SHORT EXERCISE: Repeat each line word for word.

## Begin

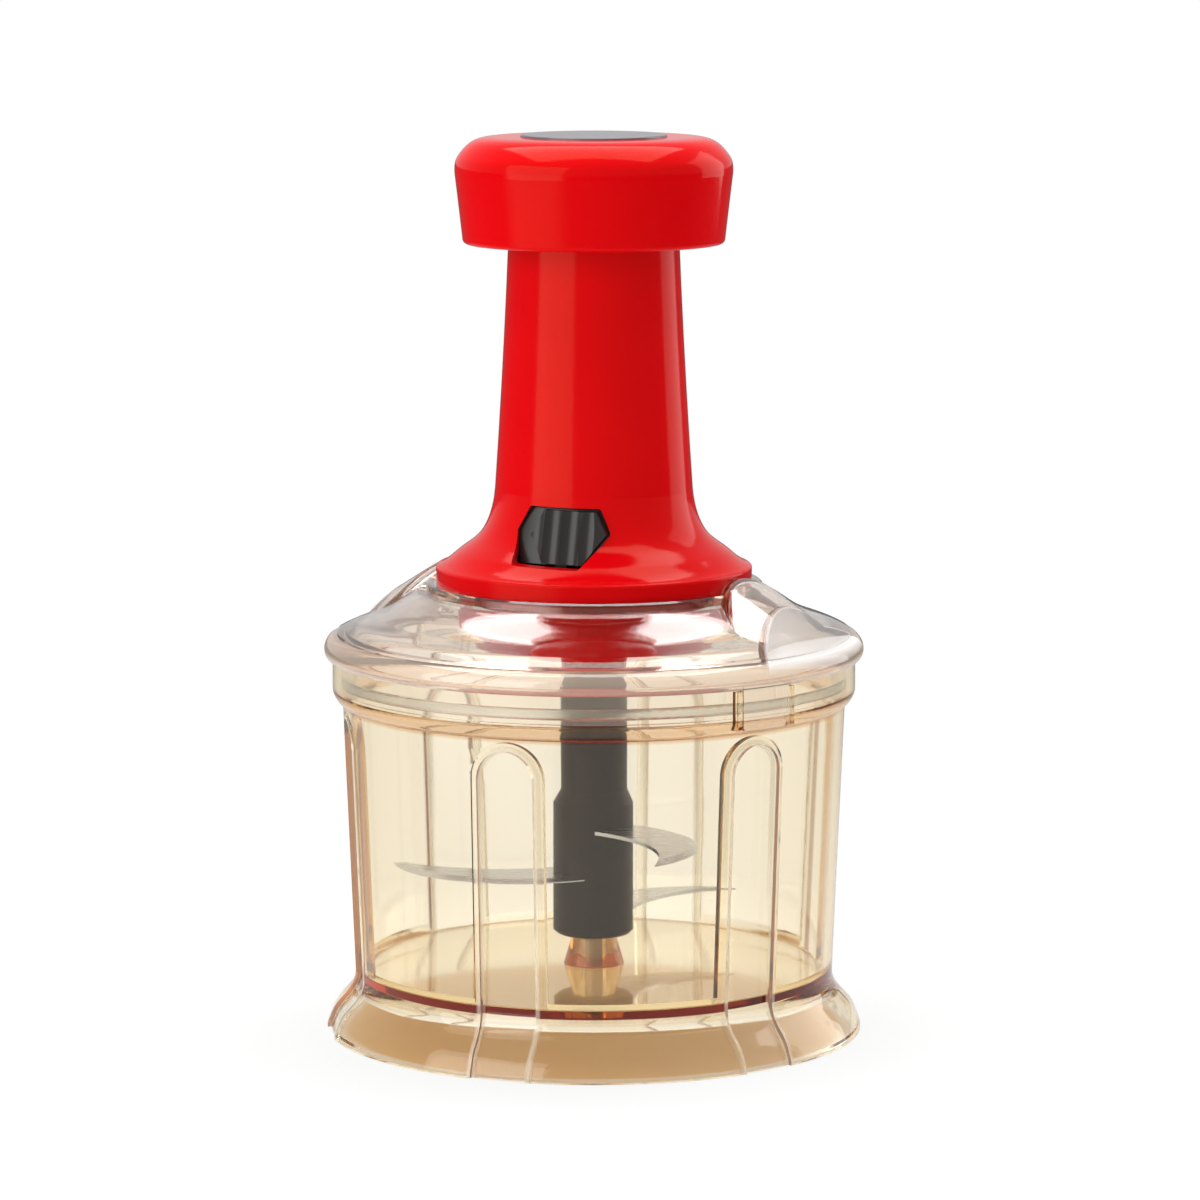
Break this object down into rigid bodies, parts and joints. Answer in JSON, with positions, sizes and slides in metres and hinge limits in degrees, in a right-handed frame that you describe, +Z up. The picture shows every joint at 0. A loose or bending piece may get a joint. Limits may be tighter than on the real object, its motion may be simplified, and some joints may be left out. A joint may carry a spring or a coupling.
{
  "type": "plunger food chopper",
  "caption": "Push-down food chopper: a clear fluted bowl with spinning sickle blades, a clear lid with finger recesses, and a red plunger handle with a lock slider.",
  "frame": {"origin": "centre of the foot ring, on the surface the bowl stands on", "axes": "+Z up along the plunger's axis, -Y towards the front with the lock slider just left of it, +X to the right"},
  "size_m": [0.1504, 0.1504, 0.25],
  "materials": {
    "clear_bowl": "clear moulded plastic, polished",
    "clear_lid": "clear moulded plastic, polished",
    "red_plastic": "glossy red moulded plastic",
    "black_plastic": "satin near-black plastic",
    "stem_plastic": "satin dark grey-brown plastic",
    "white_plastic": "natural white acetal",
    "badge_plastic": "glossy grey disc",
    "blade_steel": "ground stainless steel",
    "spindle_steel": "drawn steel",
    "screw_steel": "bright plated steel",
    "brass": "turned brass",
    "silicone": "milky silicone"
  },
  "bodies": {
    "bowl": {"bowl": "clear_bowl", "blade_pin": "spindle_steel"},
    "blade_unit": {"blade_stem": "stem_plastic", "stem_bush": "brass", "blade_lower": "blade_steel", "blade_middle": "blade_steel", "blade_upper": "blade_steel"},
    "lid_unit": {"lid": "clear_lid", "lid_gasket": "silicone", "housing": "red_plastic", "housing_base": "red_plastic", "housing_screws": "screw_steel", "thrust_washer": "brass", "return_spring": "screw_steel"},
    "spindle": {"drive_spindle": "spindle_steel", "spindle_clip": "screw_steel", "spring_seat": "white_plastic"},
    "plunger": {"plunger_tube": "white_plastic", "drive_nut": "white_plastic", "knob": "red_plastic", "knob_washer": "screw_steel", "knob_screw": "screw_steel", "knob_badge": "badge_plastic"},
    "lock": {"lock_button": "black_plastic", "lock_bolt": "black_plastic"}
  },
  "joints": [
    {"name": "lid_lift", "type": "slide", "parent": "bowl", "child": "lid_unit", "axis": [0, 0, 1], "range_m": [0, 0.12]},
    {"name": "plunger_press", "type": "slide", "parent": "lid_unit", "child": "plunger", "axis": [0, 0, -1], "range_m": [0, 0.022], "stiffness_N_per_m": 600, "springref_m": -0.015, "deforming": ["return_spring"]},
    {"name": "spindle_spin", "type": "hinge", "parent": "lid_unit", "child": "spindle", "pos_m": [0, 0, 0.1], "axis": [0, 0, 1], "range_deg": [0, 360]},
    {"name": "blade_spin", "type": "hinge", "parent": "bowl", "child": "blade_unit", "pos_m": [0, 0, 0.03], "axis": [0, 0, 1], "range_deg": [0, 360]},
    {"name": "lock_slide", "type": "hinge", "parent": "lid_unit", "child": "lock", "pos_m": [0, 0, 0.14], "axis": [0, 0, -1], "range_deg": [0, 7.5]}
  ],
  "couplings": [
    {"joint": "spindle_spin", "follows": "plunger_press", "rad_per_m": 285.6},
    {"joint": "blade_spin", "follows": "plunger_press", "rad_per_m": 285.6}
  ]
}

## End

FULL SOLUTION:
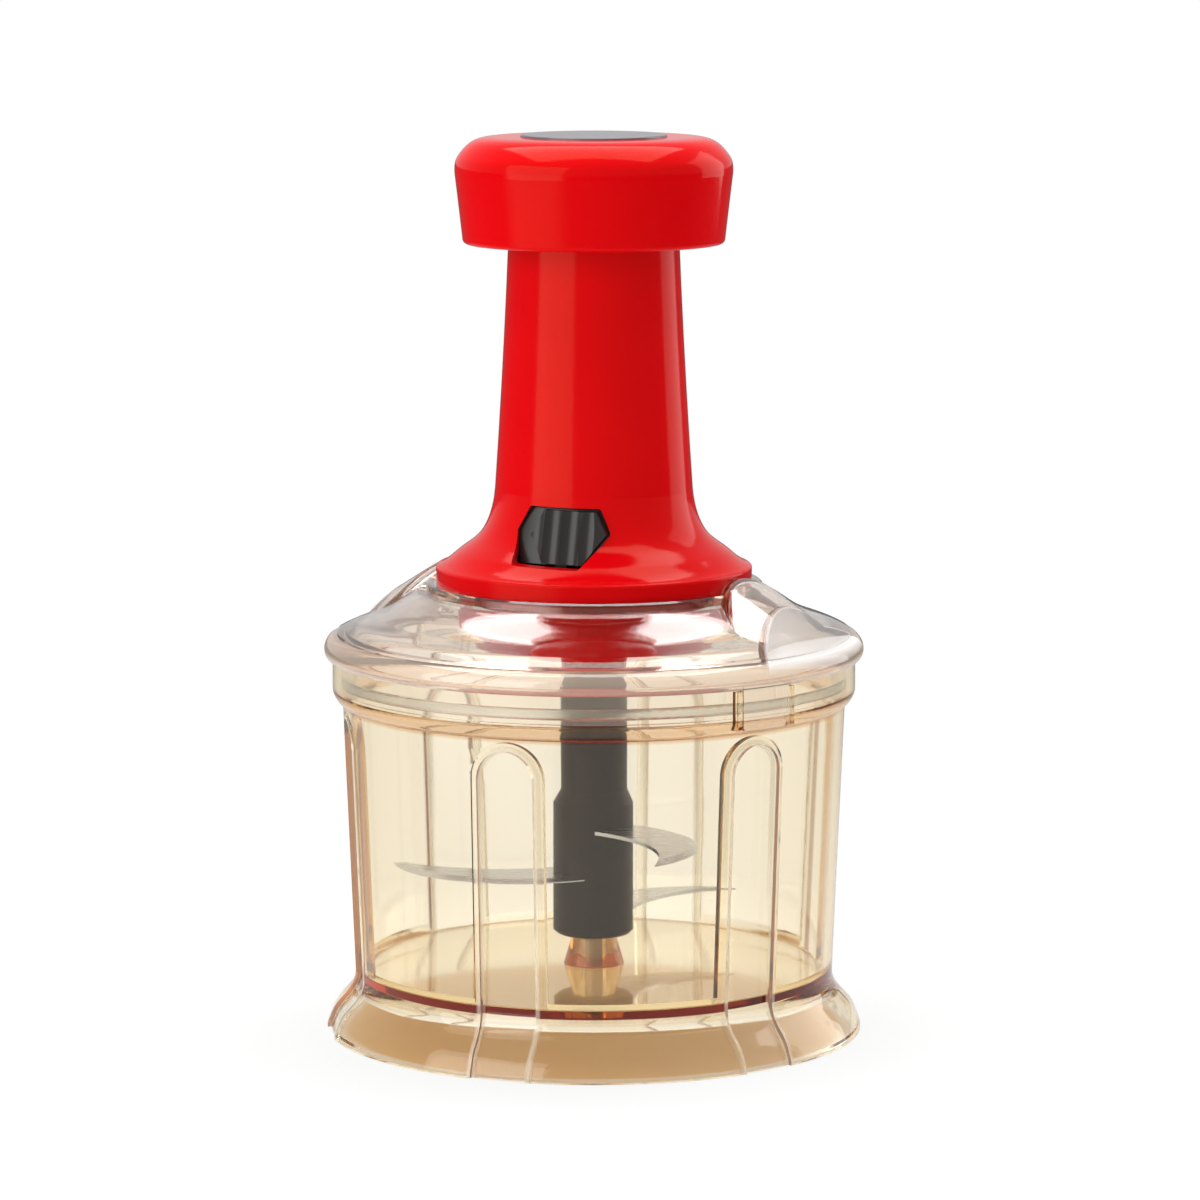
Break this object down into rigid bodies, parts and joints. Answer in JSON, with positions, sizes and slides in metres and hinge limits in degrees, in a right-handed frame that you describe, +Z up. The picture shows every joint at 0. A loose or bending piece may get a joint. Limits may be tighter than on the real object, its motion may be simplified, and some joints may be left out. A joint may carry a spring or a coupling.
{
  "type": "plunger food chopper",
  "caption": "Push-down food chopper: a clear fluted bowl with spinning sickle blades, a clear lid with finger recesses, and a red plunger handle with a lock slider.",
  "frame": {"origin": "centre of the foot ring, on the surface the bowl stands on", "axes": "+Z up along the plunger's axis, -Y towards the front with the lock slider just left of it, +X to the right"},
  "size_m": [0.1504, 0.1504, 0.25],
  "materials": {
    "clear_bowl": "clear moulded plastic, polished",
    "clear_lid": "clear moulded plastic, polished",
    "red_plastic": "glossy red moulded plastic",
    "black_plastic": "satin near-black plastic",
    "stem_plastic": "satin dark grey-brown plastic",
    "white_plastic": "natural white acetal",
    "badge_plastic": "glossy grey disc",
    "blade_steel": "ground stainless steel",
    "spindle_steel": "drawn steel",
    "screw_steel": "bright plated steel",
    "brass": "turned brass",
    "silicone": "milky silicone"
  },
  "bodies": {
    "bowl": {"bowl": "clear_bowl", "blade_pin": "spindle_steel"},
    "blade_unit": {"blade_stem": "stem_plastic", "stem_bush": "brass", "blade_lower": "blade_steel", "blade_middle": "blade_steel", "blade_upper": "blade_steel"},
    "lid_unit": {"lid": "clear_lid", "lid_gasket": "silicone", "housing": "red_plastic", "housing_base": "red_plastic", "housing_screws": "screw_steel", "thrust_washer": "brass", "return_spring": "screw_steel"},
    "spindle": {"drive_spindle": "spindle_steel", "spindle_clip": "screw_steel", "spring_seat": "white_plastic"},
    "plunger": {"plunger_tube": "white_plastic", "drive_nut": "white_plastic", "knob": "red_plastic", "knob_washer": "screw_steel", "knob_screw": "screw_steel", "knob_badge": "badge_plastic"},
    "lock": {"lock_button": "black_plastic", "lock_bolt": "black_plastic"}
  },
  "joints": [
    {"name": "lid_lift", "type": "slide", "parent": "bowl", "child": "lid_unit", "axis": [0, 0, 1], "range_m": [0, 0.12]},
    {"name": "plunger_press", "type": "slide", "parent": "lid_unit", "child": "plunger", "axis": [0, 0, -1], "range_m": [0, 0.022], "stiffness_N_per_m": 600, "springref_m": -0.015, "deforming": ["return_spring"]},
    {"name": "spindle_spin", "type": "hinge", "parent": "lid_unit", "child": "spindle", "pos_m": [0, 0, 0.1], "axis": [0, 0, 1], "range_deg": [0, 360]},
    {"name": "blade_spin", "type": "hinge", "parent": "bowl", "child": "blade_unit", "pos_m": [0, 0, 0.03], "axis": [0, 0, 1], "range_deg": [0, 360]},
    {"name": "lock_slide", "type": "hinge", "parent": "lid_unit", "child": "lock", "pos_m": [0, 0, 0.14], "axis": [0, 0, -1], "range_deg": [0, 7.5]}
  ],
  "couplings": [
    {"joint": "spindle_spin", "follows": "plunger_press", "rad_per_m": 285.6},
    {"joint": "blade_spin", "follows": "plunger_press", "rad_per_m": 285.6}
  ]
}